For me, thinking is modal. Sometimes I need a kick to switch my brain from “consuming” to “producing” mode.

Speaking your thoughts out loud doesn’t come naturally to me. Probably not to many people who aren’t daily podcasters or radio hosts. Having only done this for a little while, it takes practice to speak coherently off-the-cuff into a microphone.

But the improvisational aspect of dictating is one of the most interesting to me. I find myself 20 minutes into a spontaneous stream-of-consciousness, and along the way encountering 5 tangents of other ideas I didn’t even start out riffing on. It’s a fruitful method for getting these latent ideas in my head to crystallize into something tangible. I’ll fork off on some tangent, then the act of thinking, processing, and trying to articulate out lout helps organize the mess into cohesive thoughts.

These audio files aren’t publishable, but maybe one day they might be with practice.

All I’ve been doing after recording is copying the file off the device to my computer, and running a simple command line tool to convert to text locally.

I found this open source tool called hear, which acts as sort of the inverse of the native macOS command say.
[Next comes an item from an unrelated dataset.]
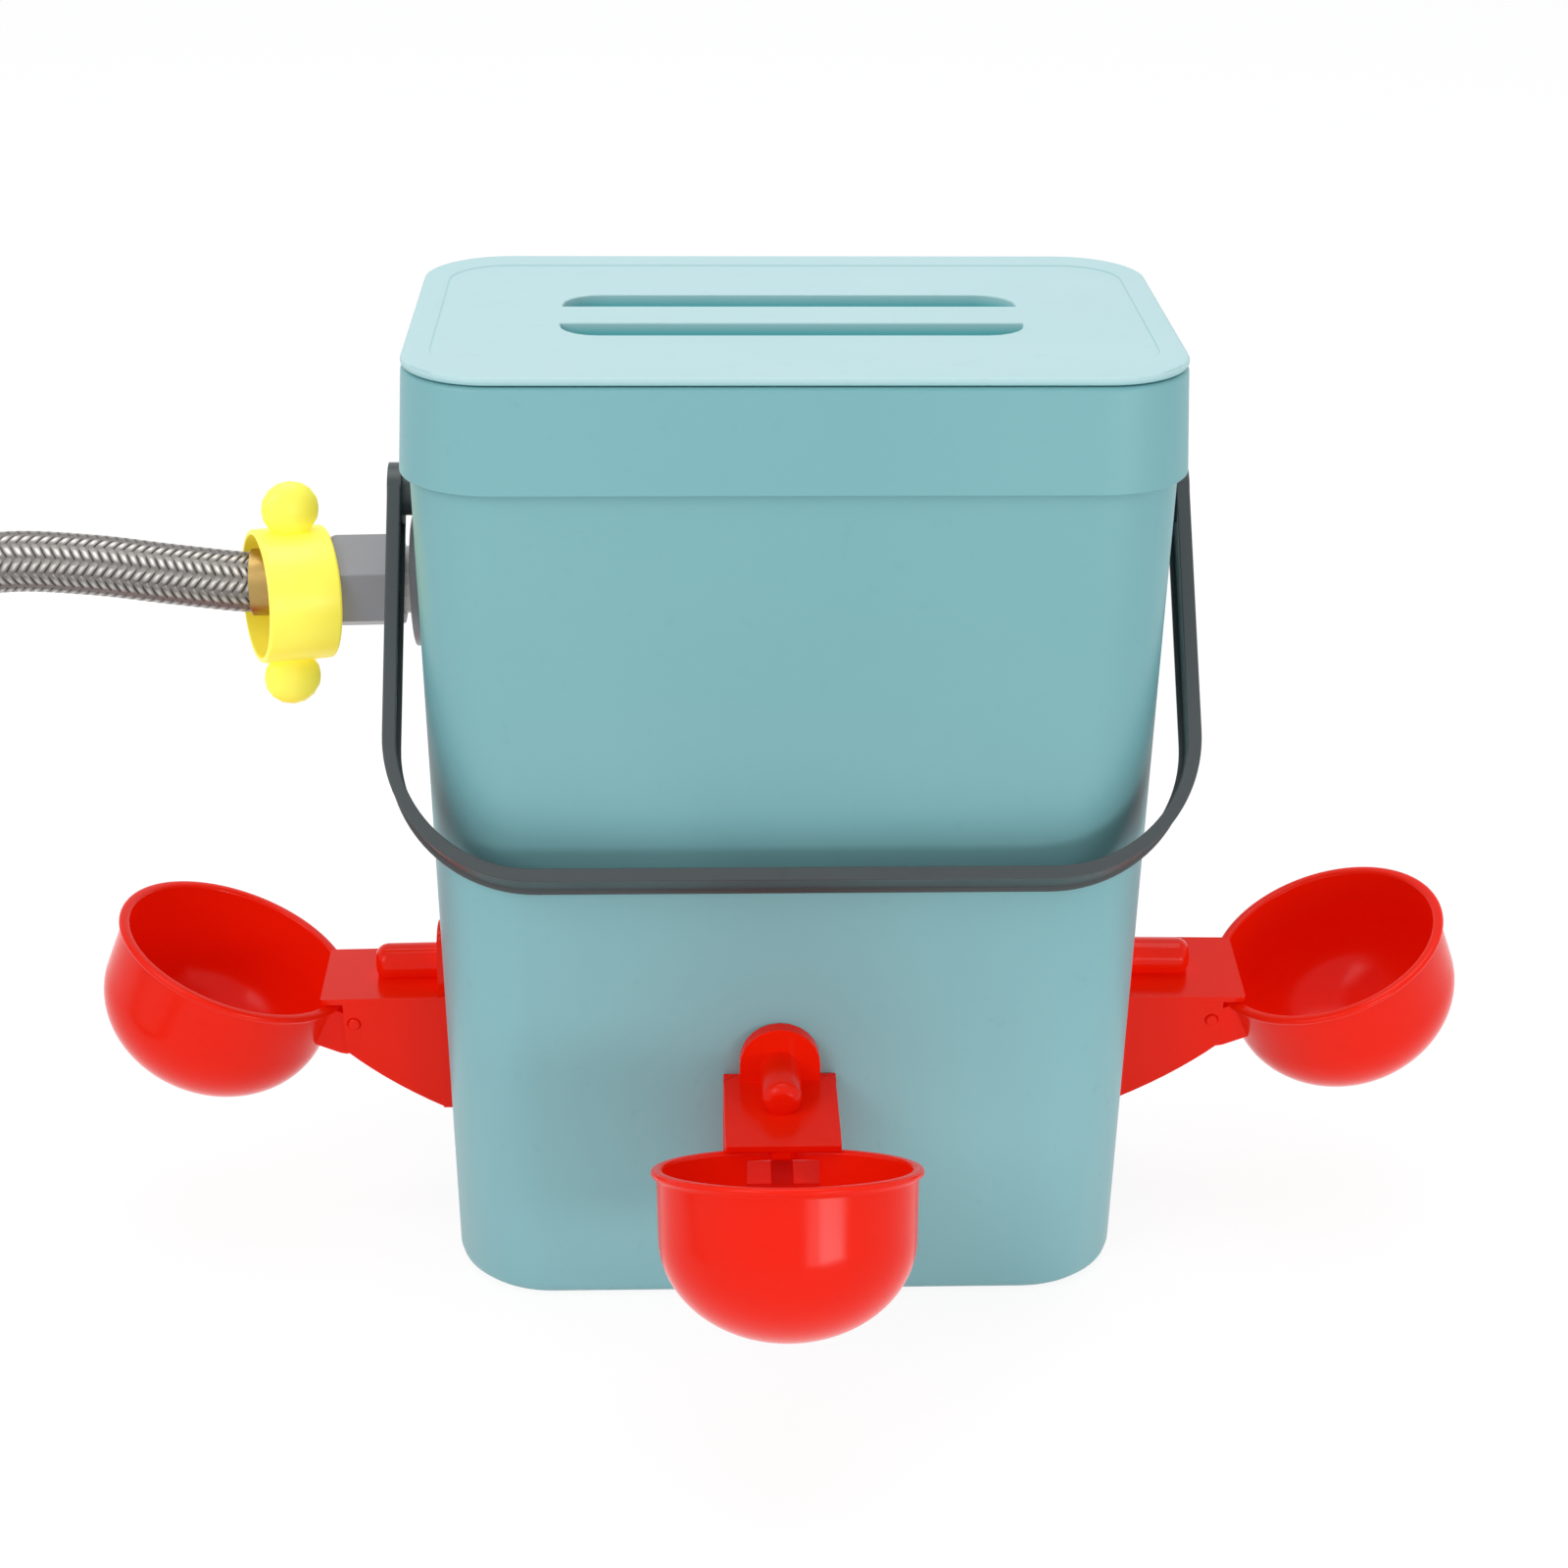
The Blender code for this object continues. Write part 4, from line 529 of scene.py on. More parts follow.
def handle_mesh():
    outer = LID_WIDTH / 2 + COLLAR_FLARE + HANDLE_CLEARANCE + HANDLE_THICKNESS
    inner = outer - HANDLE_THICKNESS
    hub = HANDLE_DEPTH / 2 + HUB_PROUD
    corner = HANDLE_CORNER_RADIUS
    turn = (outer - corner, HANDLE_REACH - corner)
    path = [((outer, 0.0), (-1.0, 0.0))]
    for x, drop in arc(turn, corner, 0.0, pi / 2, BEND_STEPS):
        path.append(((x, drop), ((turn[0] - x) / corner, (turn[1] - drop) / corner)))
    path += [((-x, drop), (-inward, upward)) for (x, drop), (inward, upward) in reversed(path)]
    depth = HANDLE_DEPTH / 2
    lip = depth - HANDLE_LIP
    web = HANDLE_GROOVE + HANDLE_WEB
    wall_edge = depth - HANDLE_WEB
    section = [
        (0.0, -depth),
        (0.0, -lip),
        (HANDLE_GROOVE, HANDLE_GROOVE - lip),
        (HANDLE_GROOVE, lip - HANDLE_GROOVE),
        (0.0, lip),
        (0.0, depth),
        (HANDLE_THICKNESS, depth),
        (HANDLE_THICKNESS, wall_edge),
        (web, wall_edge),
        (web, -wall_edge),
        (HANDLE_THICKNESS, -wall_edge),
        (HANDLE_THICKNESS, -depth),
    ]
    rings = []
    for (x, drop), (inward, upward) in path:
        rings.append([(x + inward * into, side, -(drop + upward * into)) for into, side in section])
    bail = loft(rings, "handle")
    wall = wall_at(PIVOT_HEIGHT)
    for side in (-1, 1):
        hub_profile = stepped(
            (outer + HUB_PROUD, hub, inner - HUB_PROUD),
            (inner - HUB_PROUD, HUB_BOSS_RADIUS, wall + RUNNING_GAP),
            (wall + RUNNING_GAP, STUB_RADIUS, wall - WALL - STUB_PAST_WALL),
        )
        knuckle = turned(hub_profile, "knuckle", LARGE_STEPS)
        bail = fuse(bail, turn_to(knuckle, Matrix.Rotation(side * pi / 2, 4, "Y")))
    return bail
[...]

It uses the OS’s built-in speech recognition APIs to convert mp3 to a simple text file:

hear -d -i voice-note.mp3 > text-note.txt

It’s not as fancy as the online tools like Rev or Otter, but I like it this way. The bulk of the text is a mess of jumbled thoughts with fragments of useful interestingness I can clip out.

Offline, audible thinking is a helpful tool so far. I’ll keep going with it and see how it evolves.